Father’s Day is this Sunday, I’m sure I’m not telling you something you don’t already know.
A few months ago Bob Delmont, one of my co-workers, lost his dad and so this will be his first Father’s Day without him. Bob said he was going to do something on Sunday to remember his dad Robert. Lots of us whose parents have died, celebrate them in unique ways on significant days when their absence is so deeply felt. Bob is going to make his dad’s favorite meatballs, he got the recipe from him the last time they were together. I always make my mom’s Thanksgiving dinner every year in November, that was the month she died.
This week I’ve spent a lot of time just thinking about my dad. This family photo doesn’t capture my whole family. It’s of my mom and dad and the first four kids they had all within their first 7 years of marriage, (of which I was the youngest). My oldest brother Doug is behind me, he must have been around ten, I was two or three, my brother Greg was four or five and my sister would have been about 8. It’s my favorite family picture.
There aren’t a lot of photos of me and my dad, just the two of us because when I was growing up he traveled a lot for his work and besides, by the time the fourth kid comes along, face it, the parents just aren’t taking as many pictures, there just isn’t time for it. But here are a couple...
Four years after I was born, my parents had another boy, his name was Paul but he died of spinal meningitis within weeks after he was brought into the world. He only got to leave the hospital and come home for a few days and all I remember of him was that we couldn’t touch him we could only look into his crib. My parents rarely spoke of their loss. My dad told me years later, after my mom died, that she had felt great guilt over losing Paul because she thought it was her fault that he died. She was not excited to be pregnant again she thought her family was complete with four kids and in some way she felt God took Paul from her because she didn’t celebrate the thought of him from the beginning.
My youngest sister was a real surprise when she came along almost 8 years later.
One thing I appreciated about my dad as the years went on was that he tried to spend more time with me as an adult. He felt bad for all the years his work took him away from our family but he never gave up on getting to know his kids, he never thought it was too late for him to make an effort to connect with us. In my early 30’s, shortly after my mom died I asked my dad (who didn’t live in the same town as I did) if we could write letters to each other.
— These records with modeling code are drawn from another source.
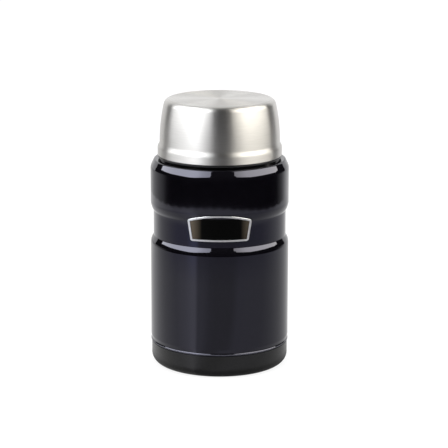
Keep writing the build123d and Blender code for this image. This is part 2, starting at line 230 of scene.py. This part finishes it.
def thread_tree():
    """Geometry nodes that run a ridge up a right-handed helix, fading at both ends."""
    crest_share = 0.45  # of the ridge's width
    fade_share = 0.06  # of the thread's length, at each end
    tip_size = 0.05  # of the ridge's section
    tree = bpy.data.node_groups.new("screw_thread", "GeometryNodeTree")
    sizes = (
        ("Radius", "NodeSocketFloat"), ("Start Height", "NodeSocketFloat"), ("Pitch", "NodeSocketFloat"),
        ("Turns", "NodeSocketFloat"), ("Ridge Width", "NodeSocketFloat"),
        ("Ridge Depth", "NodeSocketFloat"), ("Start Angle", "NodeSocketFloat"),
        ("Section Turn", "NodeSocketFloat"), ("Starts", "NodeSocketInt"),
        ("Finish", "NodeSocketMaterial"),
    )
    for name, kind in sizes:
        tree.interface.new_socket(name, in_out="INPUT", socket_type=kind)
    tree.interface.new_socket("Thread", in_out="OUTPUT", socket_type="NodeSocketGeometry")
    given = add(tree, "NodeGroupInput").outputs
    rise = add(tree, "ShaderNodeMath", {0: given["Pitch"], 1: given["Turns"]}, operation="MULTIPLY")
    helix = add(tree, "GeometryNodeCurveSpiral", {
        "Resolution": 96, "Rotations": given["Turns"], "Start Radius": given["Radius"],
        "End Radius": given["Radius"], "Height": rise.outputs[0],
    }).outputs[0]
    upright = add(tree, "GeometryNodeSetCurveNormal", {"Curve": helix}, mode="Z_UP").outputs[0]
    along = add(tree, "GeometryNodeSplineParameter").outputs["Factor"]
    from_end = add(tree, "ShaderNodeMath", {0: 1.0, 1: along}, operation="SUBTRACT").outputs[0]
    nearest = add(tree, "ShaderNodeMath", {0: along, 1: from_end}, operation="MINIMUM").outputs[0]
    fade = add(tree, "ShaderNodeMapRange", {
        "Value": nearest, "From Max": fade_share, "To Min": tip_size,
    }).outputs[0]
    crest = add(tree, "ShaderNodeMath", {0: given["Ridge Width"], 1: crest_share}, operation="MULTIPLY")
    section = add(tree, "GeometryNodeCurvePrimitiveQuadrilateral", {
        "Bottom Width": given["Ridge Width"], "Top Width": crest.outputs[0],
        "Height": given["Ridge Depth"], "Offset": 0.0,
    }, mode="TRAPEZOID")
    facing = add(tree, "ShaderNodeCombineXYZ", {"Z": given["Section Turn"]}).outputs[0]
    turned = add(tree, "GeometryNodeTransform", {
        "Geometry": section.outputs[0], "Rotation": facing,
    }).outputs[0]
    ridge = add(tree, "GeometryNodeCurveToMesh", {
        "Curve": upright, "Profile Curve": turned, "Scale": fade, "Fill Caps": True,
    }).outputs[0]
    height = add(tree, "ShaderNodeCombineXYZ", {"Z": given["Start Height"]}).outputs[0]
    heading = add(tree, "ShaderNodeCombineXYZ", {"Z": given["Start Angle"]}).outputs[0]
    placed = add(tree, "GeometryNodeTransform", {
        "Geometry": ridge, "Translation": height, "Rotation": heading,
    }).outputs[0]
    points = add(tree, "GeometryNodePoints", {"Count": given["Starts"]}).outputs[0]
    number = add(tree, "GeometryNodeInputIndex").outputs[0]
    share = add(tree, "ShaderNodeMath", {0: number, 1: given["Starts"]}, operation="DIVIDE").outputs[0]
    angle = add(tree, "ShaderNodeMath", {0: share, 1: 2 * pi}, operation="MULTIPLY").outputs[0]
    turn = add(tree, "ShaderNodeCombineXYZ", {"Z": angle}).outputs[0]
    copies = add(tree, "GeometryNodeInstanceOnPoints", {
        "Points": points, "Instance": placed, "Rotation": turn,
    }).outputs[0]
    realized = add(tree, "GeometryNodeRealizeInstances", {0: copies}).outputs[0]
    finished = add(tree, "GeometryNodeSetMaterial", {
        "Geometry": realized, "Material": given["Finish"],
    }).outputs[0]
    add(tree, "NodeGroupOutput", {"Thread": finished})
    return tree


screw_thread = thread_tree()
thread_pitch = 4.0 * MM
thread_turns = 1.5
ridge_width = 1.6 * MM
moulded_ridge_depth = 1.1 * MM


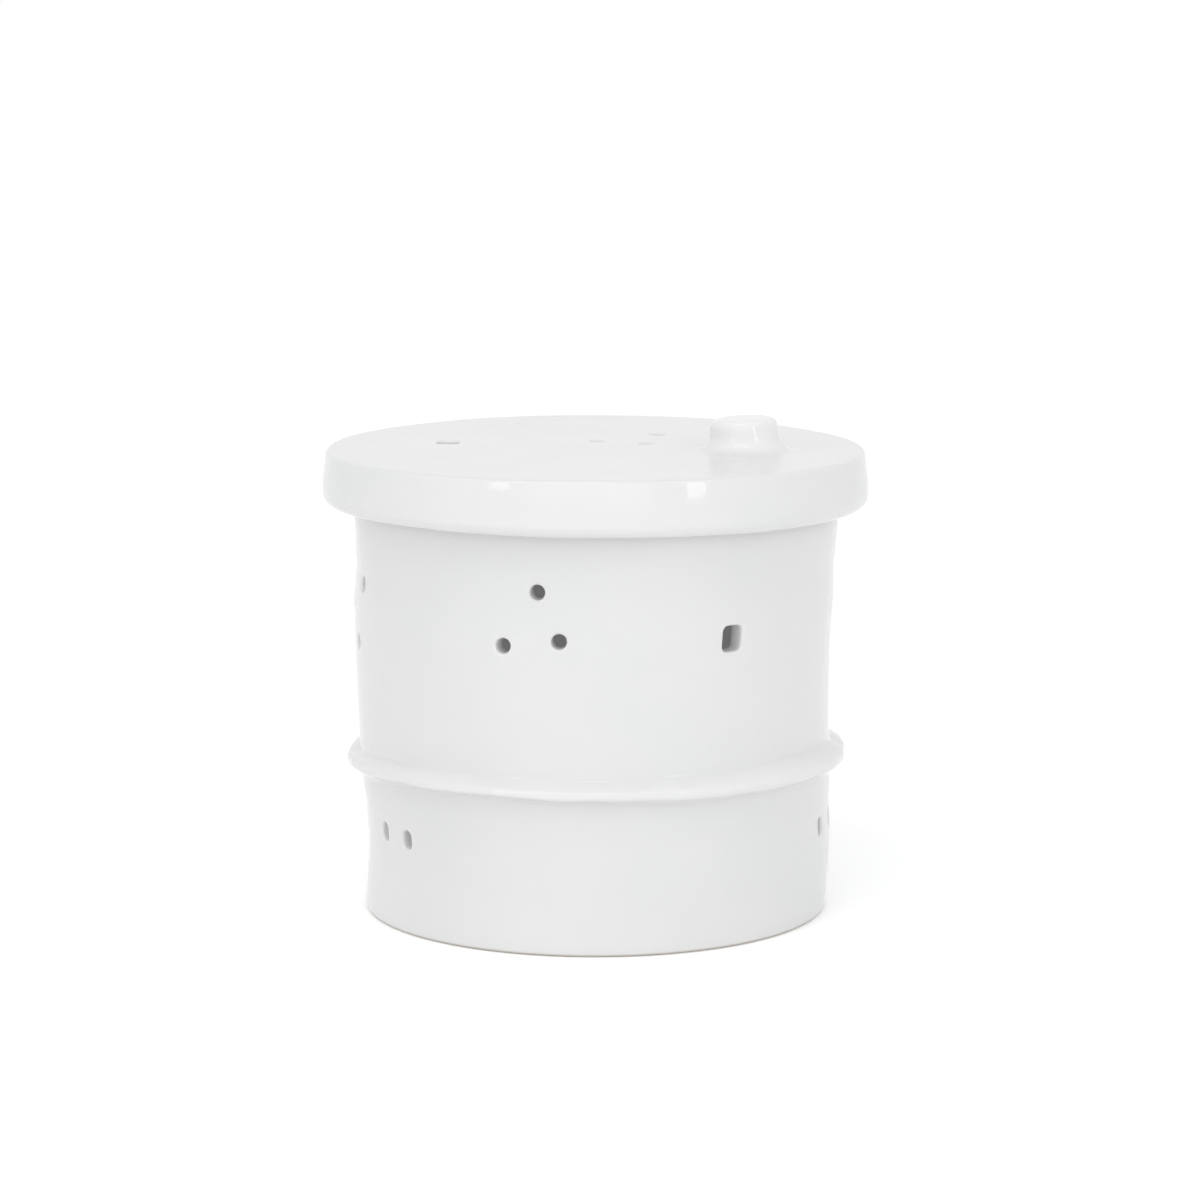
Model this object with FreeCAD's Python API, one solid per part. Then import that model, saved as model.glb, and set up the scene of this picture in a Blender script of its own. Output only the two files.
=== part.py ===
"""Vented ceramic garlic keeper: a round pot and a lift-off cap lid.

Millimetres. The origin is the middle of the foot's resting plane, +Z is up,
-Y is the front and +X is the right-hand side as seen from the front.
Each piece is one fired casting, so each is one solid.
"""
import FreeCAD
import Part
import math
import os

# Pot: a straight lower wall, a step out at the bead, then a slight flare to the rim
POT_RIM_HEIGHT = 114.9
POT_RADIUS = 60.1
WAIST_STEP = 0.7
RIM_FLARE = 1.7
POT_WALL = 5.0
POT_FLOOR = 6.0

# Foot ring, which leaves the middle of the floor clear of the table
FOOT_RING_WIDTH = 6.0
FOOT_RECESS = 1.5
FOOT_RECESS_ROUNDING = 1.2
FOOT_OUTER_ROUNDING = 1.2
FOOT_INNER_ROUNDING = 1.0

# Bead round the pot
BEAD_HEIGHT = 41.8
BEAD_WIDTH = 7.6
BEAD_STAND_OFF = 3.5
BEAD_CREST_WIDTH = 2.6
BEAD_CREST_ROUNDING = 1.7
BEAD_LOWER_FILLET = 1.6
BEAD_UPPER_FILLET = 1.4

# Inside of the pot
FLOOR_FILLET = 9.0
RIM_ROUNDING = 1.5

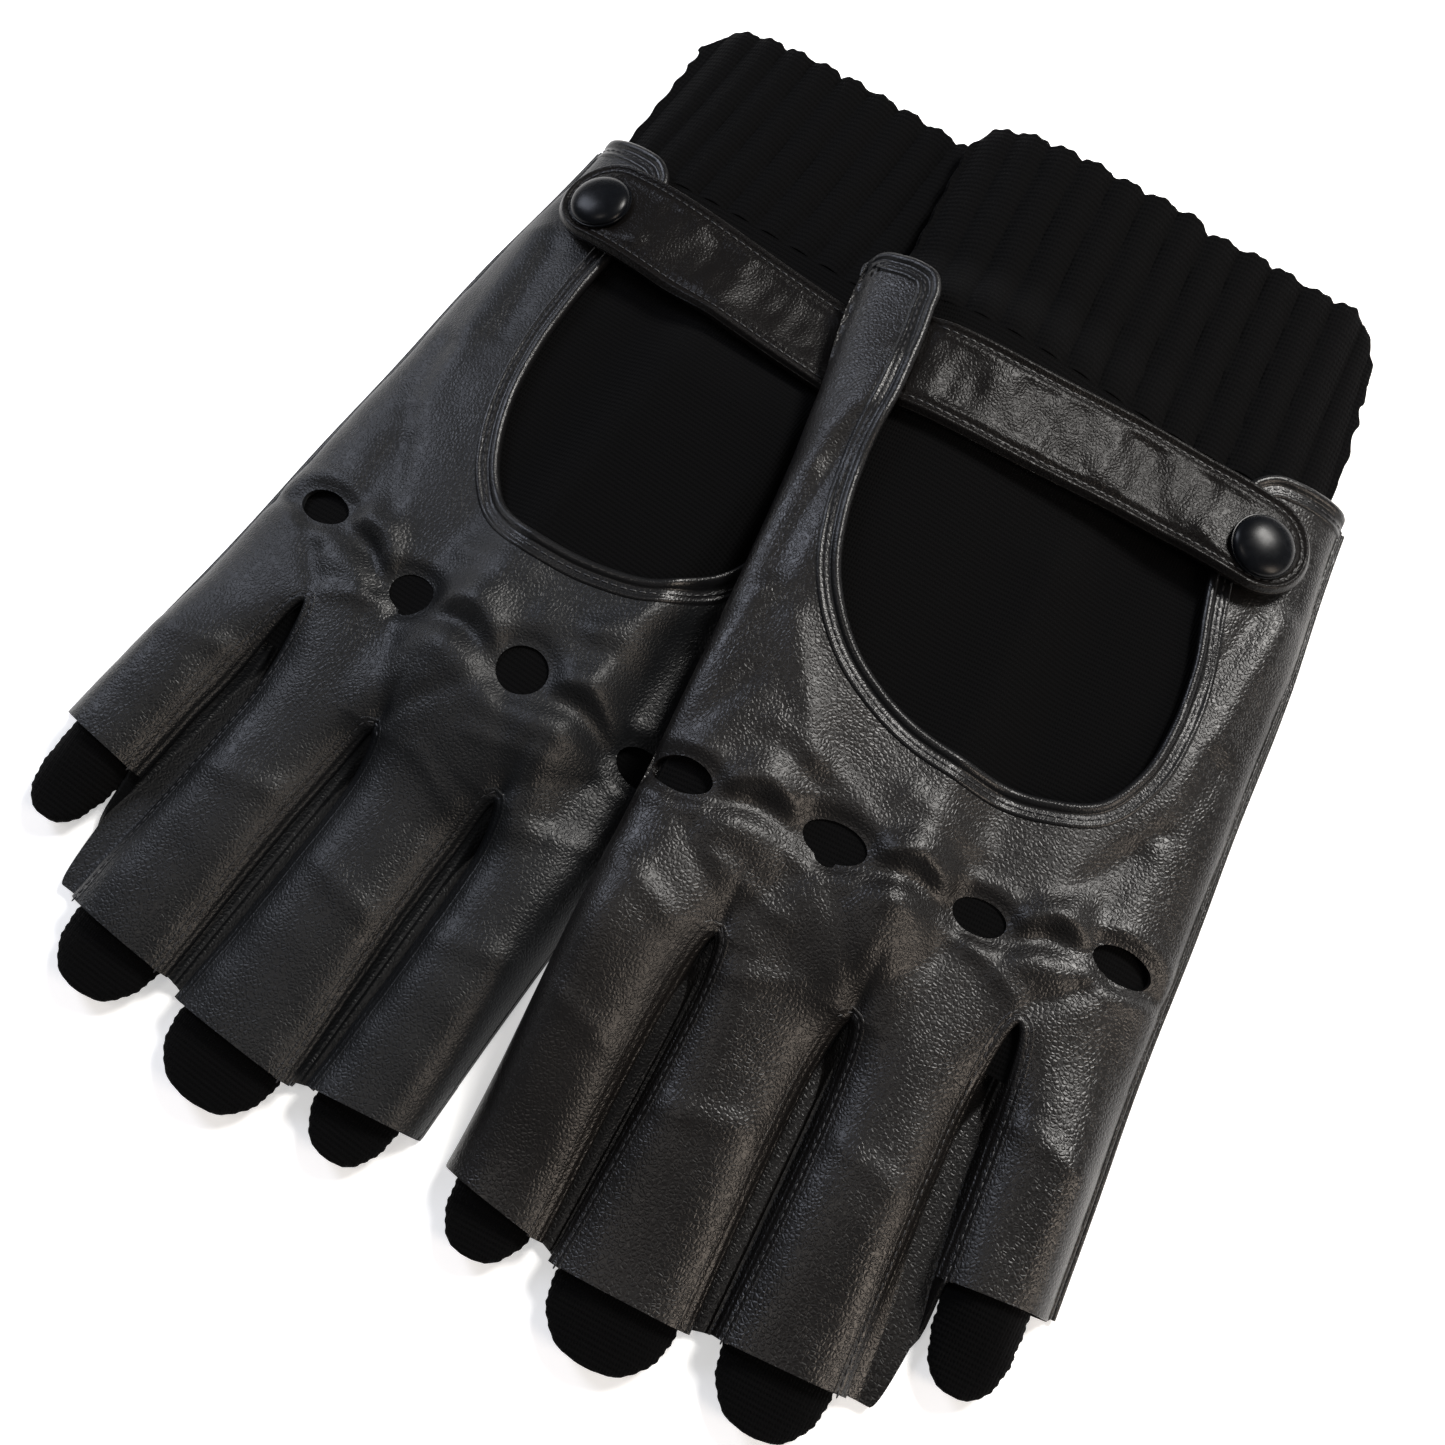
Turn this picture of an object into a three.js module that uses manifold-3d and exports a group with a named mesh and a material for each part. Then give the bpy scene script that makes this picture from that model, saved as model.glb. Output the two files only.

I had a lot of questions about our family. The only rule we made was that if there was something he didn’t want to talk about, he didn’t have to answer that question. I don’t think that ever happened. Over the course of a year or two we talked in letters about many things that had been a mystery to me over the years. My mother was very private and there were things that went on in our home that had always confused me. I grew closer to my dad.
He was an endearing guy, people liked him. He was funny and warm. I always think about how he’d put bows on his head whenever people in our family were opening their birthday gifts.
He had a lot of integrity, people trusted him. I was always proud to be his daughter. He was also a great dad to my husband Ed who had never been close to his own father. Sometimes what we don’t get in our immediate families, God sees fit to bring into our lives in other ways. My dad was the dad Ed had always wanted, it was sweet to watch them together.
This week I have reflected on all that I remember most clearly about my dad Al. He loved coming on my radio show, he loved German potato salad and homemade pie and he was always happy to talk about how bad his golf game was. When I was young the three “go to” Father’s Day gifts we’d most often give him were: soap on a rope, Brut aftershave and the economy “three hanky” pack, always easy on a kid’s budget. This Sunday I think I’ll bake a fruit pie and have a slice with a generous scoop of vanilla ice cream in honor of him. How will you honor your dad on Father’s Day?